Abstract:
A few months in, it is still hard to grasp the scale
and scope of COVID-19’s global impact. A third of the world
population is under some sort of “lockdown.” All the while,
a second crisis, in the form of an economic recession, is
underway (Schwab and Vanham, 2020). During the
recession, European Union (EU) members did not use fiscal
policies to ease the recession, while the reinsurance system
in the case of unemployment would achieve exactly this, as
it acts as an automatic stabilizer. The response to
unemployment in the great recession and subsequent events
related to the European debt crisis has been very
heterogeneous across Europe and in population groups.

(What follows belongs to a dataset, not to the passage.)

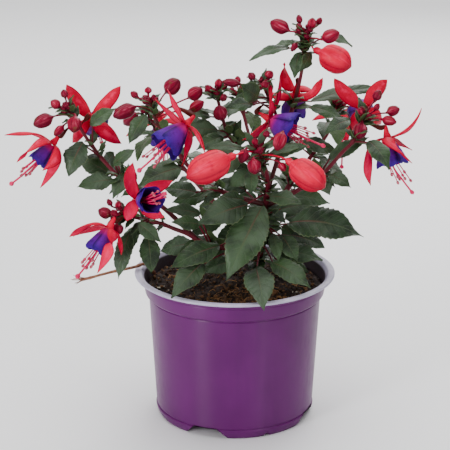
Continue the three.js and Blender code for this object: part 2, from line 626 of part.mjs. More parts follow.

This
study examines stabilizing power and efficiency of presented
unemployment reinsurance systems (URS EU). We find that
the statutory contribution rate for unemployment insurance is
sufficiently high only in a small part of the EU. Only certain
insurance systems are sustainable. This paper demonstrates
that the need for an automatic stabilizer, such as the
reinsurance in the case of unemployment, has shown even
more necessary. Through this paper and these
recommendations, this study hopes to encourage institutional
reforms, especially in the euro area, as the monetary union
reduces macroeconomic stabilization policies at national
level. We believe that the URS EU would represent a possible
solution to the problems outlined in the paper.